Source excerpt:

<<<<

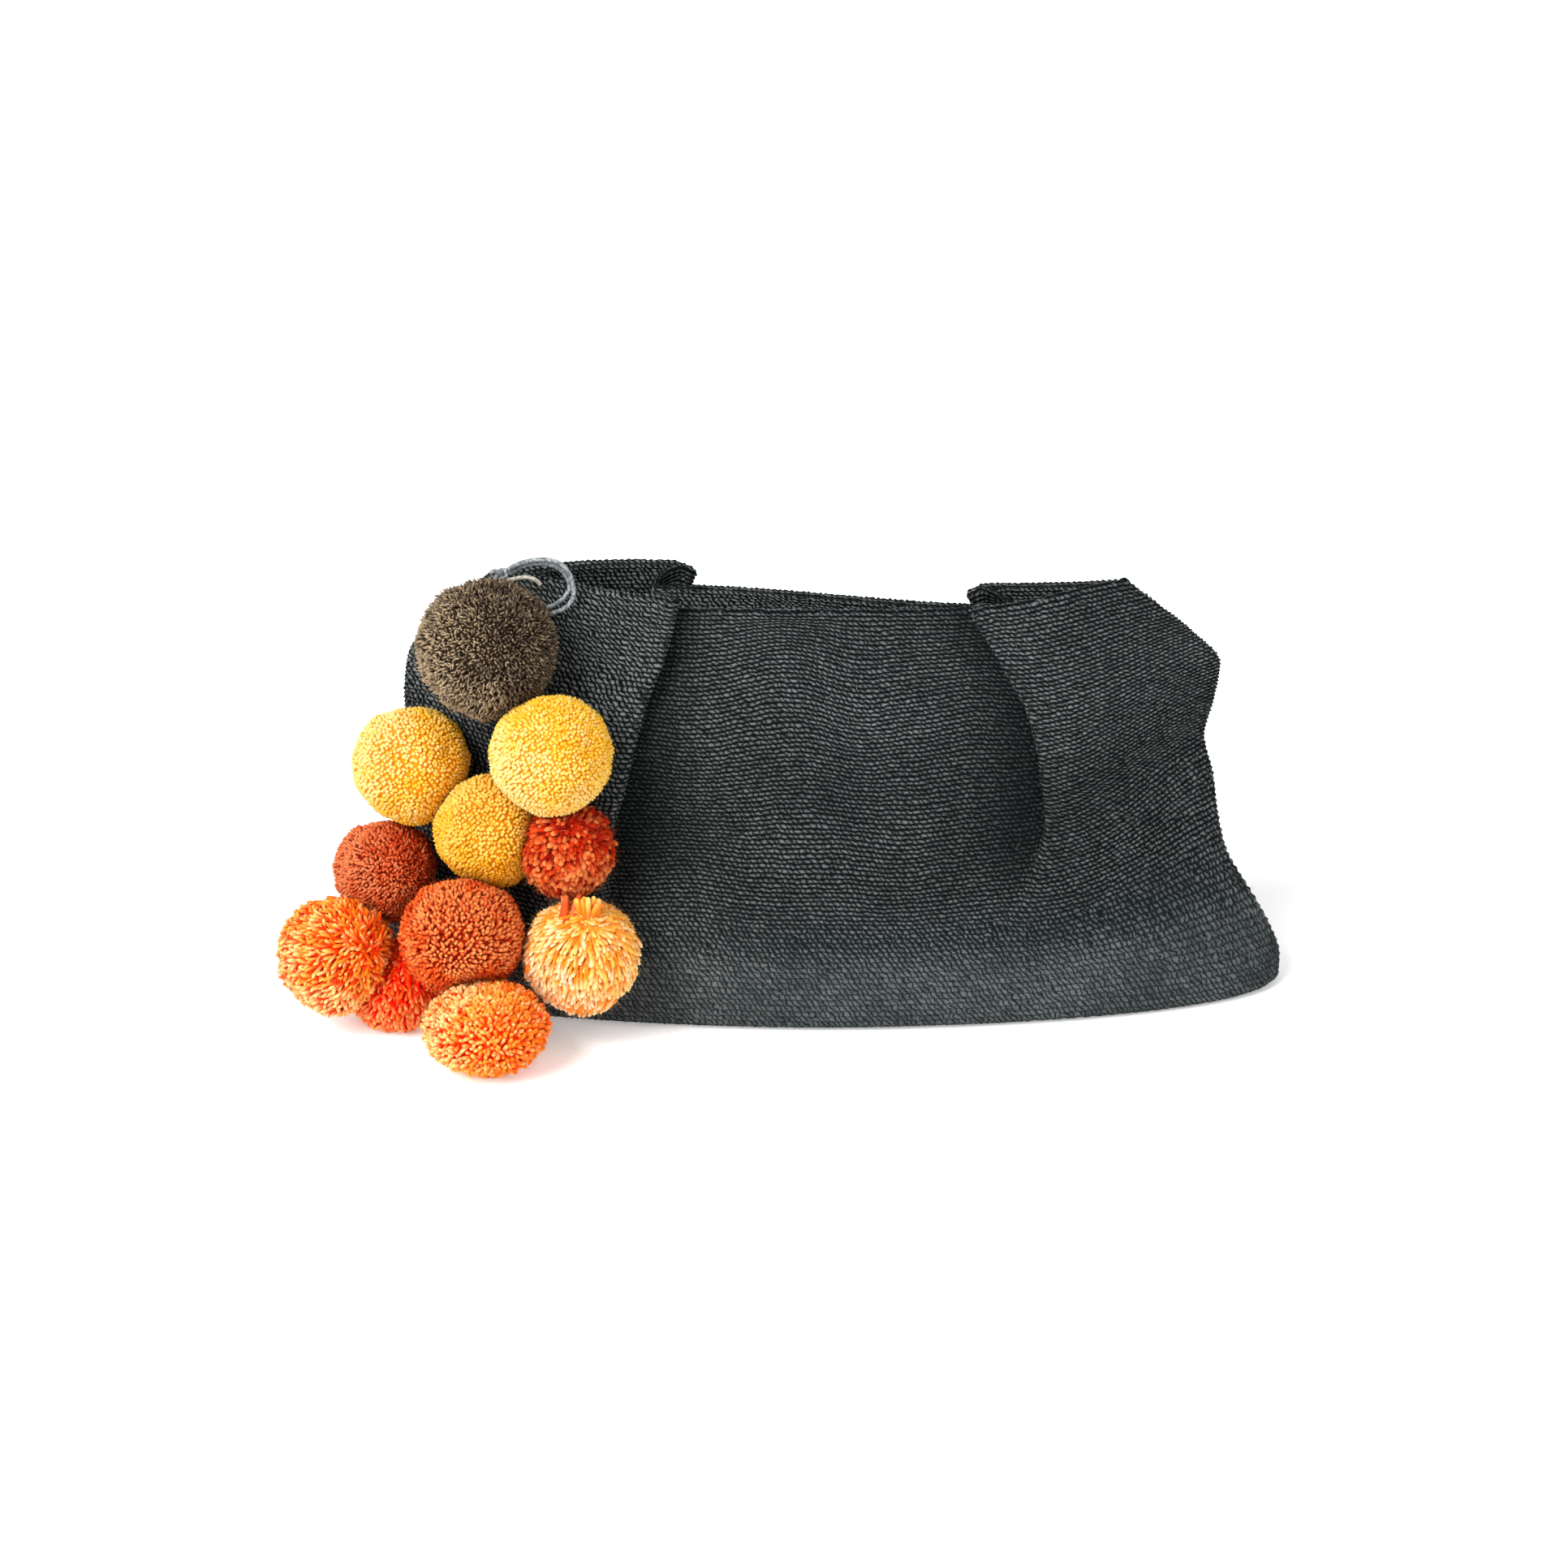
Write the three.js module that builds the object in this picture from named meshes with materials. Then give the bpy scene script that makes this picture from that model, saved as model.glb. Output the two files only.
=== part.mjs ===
// A soft crocheted clutch of charcoal sisal that stands open, with two box pleats in each
// wall that gather its sides into raised ears, and a bunch of wool pompoms on a lace.
// Millimetres, +Z up. The origin is on the floor, under the middle of the bag's flat base.
// The pleated front faces -Y, and the pompoms hang from the corner on -X.

import * as THREE from 'three';
import { mergeVertices } from 'three/addons/utils/BufferGeometryUtils.js';

// Driving dimensions.
const WIDTH = 340;            // across the base, from corner to corner
const HEIGHT = 148;           // from the floor to the rim between the pleats
const DEPTH = 104;            // front to back where the base is fullest
const EAR_RISE = 9;           // how far the ears' outer corners stand above that rim
const WALL = 2.4;             // thickness of the crochet
const PLEAT_LAP = 8;          // half the width of cloth that a pleat folds over
const PLEAT_STEP = 3.5;       // from the middle of one layer of a pleat to the next
const RIPPLE = 1.6;           // height of the soft waves in the middle of a wall
const POMPOM = 22;            // radius of the usual pompom
const LOCK = 1.3;             // how far the locks of wool stand out of a pompom
const KNOT = 4.0;             // radius of the lace's knot
const LACE = 1.6;             // diameter of the lace
const GAP = 0.3;              // left between pieces that touch

// How finely the shapes are divided.
const SIDE_COLUMNS = 7;
const MIDDLE_COLUMNS = 8;
const POMPOM_DETAIL = 4;
const LACE_SIDES = 8;
const LACE_STEPS = 18;

const HALF_WIDTH = WIDTH / 2;
const HALF_DEPTH = DEPTH / 2;

// Gives each row of a table's values the names of its columns.
const table = (names, rows) => rows.map(
  (row) => Object.fromEntries(names.map((name, i) => [name, row[i]])),
);

// The rows of the bag from the base up. rise is the height of the row in the middle of a
// wall, as a share of HEIGHT, and lift is how much higher it is at the side folds, as a
// share of EAR_RISE. left and right are half widths, and foldLeft and foldRight the places
// of the pleats, as shares of HALF_WIDTH. front and back are the walls' distances from the
// middle plane, as shares of HALF_DEPTH, and lean moves a row's left end back and its right
// end forward, also as a share of HALF_DEPTH. lap and step say how far the pleats are
// folded, as shares of PLEAT_LAP and PLEAT_STEP.
const ROWS = table(
  ['rise', 'lift', 'left', 'right', 'front', 'back', 'lean', 'foldLeft', 'foldRight', 'lap', 'step'],
  [
    [0.000, 0.00, 0.955, 0.985, 0.885, 0.84, 0.00, -0.500, 0.400, 0.00, 0.00],
    [0.018, 0.00, 0.985, 1.010, 0.975, 0.92, 0.00, -0.500, 0.400, 0.00, 0.00],
    [0.060, 0.00, 1.000, 1.010, 1.000, 0.94, 0.00, -0.500, 0.400, 0.00, 0.00],
    [0.135, 0.10, 0.980, 0.985, 0.970, 0.91, 0.00, -0.490, 0.400, 0.00, 0.08],
    [0.215, 0.45, 0.925, 0.935, 0.925, 0.86, 0.02, -0.480, 0.410, 0.05, 0.30],
    [0.295, 0.75, 0.895, 0.885, 0.875, 0.81, 0.04, -0.470, 0.430, 0.16, 0.55],
    [0.385, 1.00, 0.885, 0.862, 0.815, 0.75, 0.07, -0.460, 0.460, 0.24, 0.75],
    [0.480, 1.15, 0.888, 0.848, 0.740, 0.67, 0.11, -0.450, 0.485, 0.36, 0.90],
    [0.580, 1.20, 0.888, 0.826, 0.660, 0.57, 0.16, -0.440, 0.495, 0.68, 1.00],
    [0.680, 1.20, 0.890, 0.843, 0.560, 0.46, 0.22, -0.425, 0.490, 0.80, 1.00],
    [0.775, 1.15, 0.882, 0.854, 0.455, 0.35, 0.28, -0.405, 0.470, 0.90, 1.00],
    [0.865, 1.05, 0.836, 0.792, 0.350, 0.25, 0.32, -0.375, 0.430, 1.00, 1.00],
    [0.940, 1.00, 0.765, 0.715, 0.270, 0.17, 0.36, -0.355, 0.390, 1.00, 1.00],
    [1.000, 1.00, 0.695, 0.648, 0.235, 0.13, 0.38, -0.345, 0.360, 1.00, 1.00],
  ],
);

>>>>

Where a line in the material above holds "with", copy that line.

Write the three.js module that builds the object in this picture from named meshes with materials. Then give the bpy scene script that makes this picture from that model, saved as model.glb. Output the two files only.
// A soft crocheted clutch of charcoal sisal that stands open, with two box pleats in each